The separation agreement and property settlement and the renunciation of the community of acquets and gains are also binding. In Sheard v. Green, 219 La. 199, 52 So.2d 714, 716 (1951), a couple had entered into a separation agreement before the Arkansas court granted a divorce. The agreement was incorporated into the divorce. When the wife sought to have the agreement set aside, this court recognized that such an agreement would be null and void because it was entered into prior to a judicial separation or divorce in contravention of then Civil Code Articles 1790 and 2446. However, the court refused to set aside the agreement, holding that the only way such an agreement could be binding is to have it incorporated into the judgment of divorce or entered into subsequent to the dissolution of the marriage community.
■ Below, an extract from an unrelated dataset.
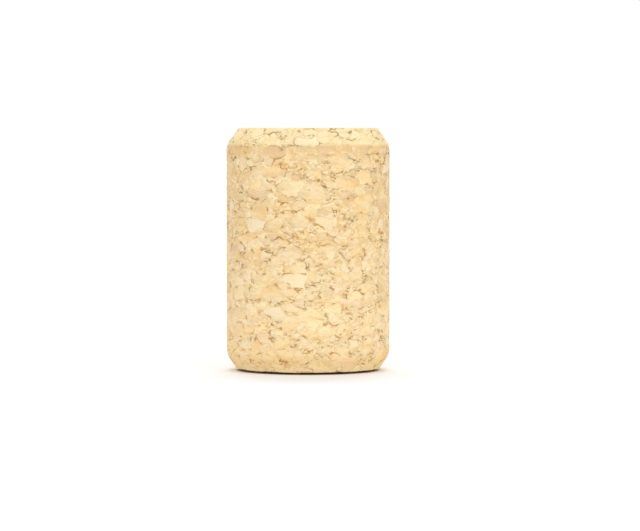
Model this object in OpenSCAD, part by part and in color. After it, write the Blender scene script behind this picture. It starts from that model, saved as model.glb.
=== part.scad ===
// Bottle stopper of agglomerated cork, ground to shape from one moulded rod.
// Frame: +Z up, origin at the middle of the base, millimetres.

/* [Body] */
// Diameter of the straight side, free of any bottle
body_d = 30; // [18:0.5:36]
// Height from the base to the top face
body_h = 44.5; // [25:0.5:60]

/* [Top bevel] */
// How far the top bevel comes in from the side
top_bevel_in = 2.3; // [1:0.1:3]
// How far the top bevel comes down from the top face
top_bevel_down = 3.1; // [2:0.1:5]

/* [Base] */
// How far the base bevel comes in from the side
base_bevel_in = 1.7; // [1:0.1:3]
// Height above the table at which the base bevel meets the side
base_bevel_up = 3; // [2:0.1:5]
// Width of the outer ring of the base, which lifts clear of the table
base_ring_w = 4; // [1:0.5:5]
// How far that ring has lifted at the rim
base_ring_lift = 0.4; // [0:0.05:0.5]

/* [Edges] */
// Radius of the shoulder, where a bevel runs out into the side
shoulder_r = 3.2; // [0.5:0.1:4]
// Radius of the rim, where a bevel meets an end face
rim_r = 0.5; // [0.2:0.05:1]

/* [Hidden] */
cork_colour = [0.95, 0.84, 0.64];
curve_fn = 96;

body_r = body_d / 2;
top_rim_r = body_r - top_bevel_in;
base_rim_r = body_r - base_bevel_in;

// The half section before its corners are eased, as points of [radius, height].
base_middle = [0, 0];
base_flat_edge = [base_rim_r - base_ring_w, 0];
base_rim = [base_rim_r, base_ring_lift];
base_shoulder = [body_r, base_bevel_up];
top_shoulder = [body_r, body_h - top_bevel_down];
top_rim = [top_rim_r, body_h];
top_middle = [0, body_h];

// Corners from the base up, each with its neighbours and its radius.
eased = [
    [base_flat_edge, base_rim, base_shoulder, rim_r],
    [base_rim, base_shoulder, top_shoulder, shoulder_r],
    [base_shoulder, top_shoulder, top_rim, shoulder_r],
    [top_shoulder, top_rim, top_middle, rim_r],
];

// Unit vector from one point to another.
function toward(from, to) = (to - from) / norm(to - from);

// Half of the angle inside a corner whose neighbours are before and after.
function half_angle(before, corner, after) =
    acos(toward(corner, before) * toward(corner, after)) / 2;

// The two points where a disc of radius r, pushed into the corner, touches its edges.
function touches(before, corner, after, r) =
    let (run = r / tan(half_angle(before, corner, after)))
    [corner + toward(corner, before) * run, corner + toward(corner, after) * run];

// The middle of that disc.
function disc_middle(before, corner, after, r) =
    let (inward = toward(corner, before) + toward(corner, after))
    corner + inward / norm(inward) * r / sin(half_angle(before, corner, after));

// Slice of that disc on the corner's side. It is twice as wide as the stretch between the two
// points of contact, so its straight sides end inside the section.
module corner_slice(before, corner, after, r) {
    middle = disc_middle(before, corner, after, r);
    contacts = touches(before, corner, after, r);
    aims = [2 * contacts[0] - corner, corner, 2 * contacts[1] - corner];
    intersection() {
        translate(middle)
            circle(r = r, $fn = curve_fn);
        polygon([middle, for (aim = aims) 2 * aim - middle]);
    }
}

// Half section: a polygon through the points of contact, rounded out by a slice at each corner.
module half_section() {
    polygon(concat(
        [base_middle, base_flat_edge],
        [for (c = eased) each touches(c[0], c[1], c[2], c[3])],
        [top_middle]
    ));
    for (c = eased)
        corner_slice(c[0], c[1], c[2], c[3]);
}

// The stopper, turned about its own axis.
module stopper() {
    color(cork_colour)
        rotate_extrude($fn = curve_fn)
            half_section();
}

stopper();
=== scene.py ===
# %% [markdown]
# # A cork stopper
#
# This lesson models one bottle stopper. It is ground to shape from a rod of cork granules that
# were pressed together with a binder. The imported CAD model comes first, because it fixes where
# the stopper stands and how large it is. Everything here is in metres, with the base on z = 0.

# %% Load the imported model
import math

import bmesh
import bpy
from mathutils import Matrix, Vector


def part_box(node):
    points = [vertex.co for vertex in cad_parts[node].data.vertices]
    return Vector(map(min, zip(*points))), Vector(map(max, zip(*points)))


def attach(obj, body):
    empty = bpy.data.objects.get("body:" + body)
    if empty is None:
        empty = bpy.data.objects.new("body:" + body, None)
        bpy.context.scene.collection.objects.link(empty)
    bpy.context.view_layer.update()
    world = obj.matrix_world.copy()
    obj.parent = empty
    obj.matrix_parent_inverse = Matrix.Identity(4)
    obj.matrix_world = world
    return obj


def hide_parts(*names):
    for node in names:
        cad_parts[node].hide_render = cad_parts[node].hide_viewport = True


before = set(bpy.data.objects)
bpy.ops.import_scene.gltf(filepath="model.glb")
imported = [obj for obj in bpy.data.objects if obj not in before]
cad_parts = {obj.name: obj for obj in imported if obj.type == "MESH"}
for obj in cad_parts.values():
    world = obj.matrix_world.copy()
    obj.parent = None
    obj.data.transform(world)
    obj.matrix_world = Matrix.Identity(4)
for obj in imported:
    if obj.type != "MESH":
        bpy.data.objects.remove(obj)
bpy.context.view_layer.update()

MM = 0.001
low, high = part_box("stopper")
RADIUS = (high.y - low.y) / 2
HEIGHT = high.z - low.z
print(f"The stopper is {2 * RADIUS / MM:.1f} mm across and {HEIGHT / MM:.1f} mm tall")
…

In the instant case, the divorce decree incorporated the separation agreement and the property settlement and the renunciation of the community of acquets and gains. Whether the husband and wife had the power to contract with each other when the agreements were executed, their incorporation into the divorce judgment renders them binding.

For the foregoing reasons, the judgments of the courts below are reversed and *494 there is now judgment recognizing the validity of the Arkansas divorce of July 23, 1974 and the renunciation of community dated April 4, 1974, all at the cost of the succession of Talmadge Bickham, Jr.

PER CURIAM

Rehearing denied. However, we reserve to Marie Bickham the right to litigate the effect of the "resolutory condition" in the "Separation Agreement and Property Settlement."

NOTES

[1] On June 23, 1983 the heirs petitioned for declaratory relief essentially alleging that certain bequests to Marie impinge on their legitime. An amended petition alleged that Talmadge and Marie were divorced in 1974. The heirs want a declaration that certain property named by Marie as community property was in fact, separate.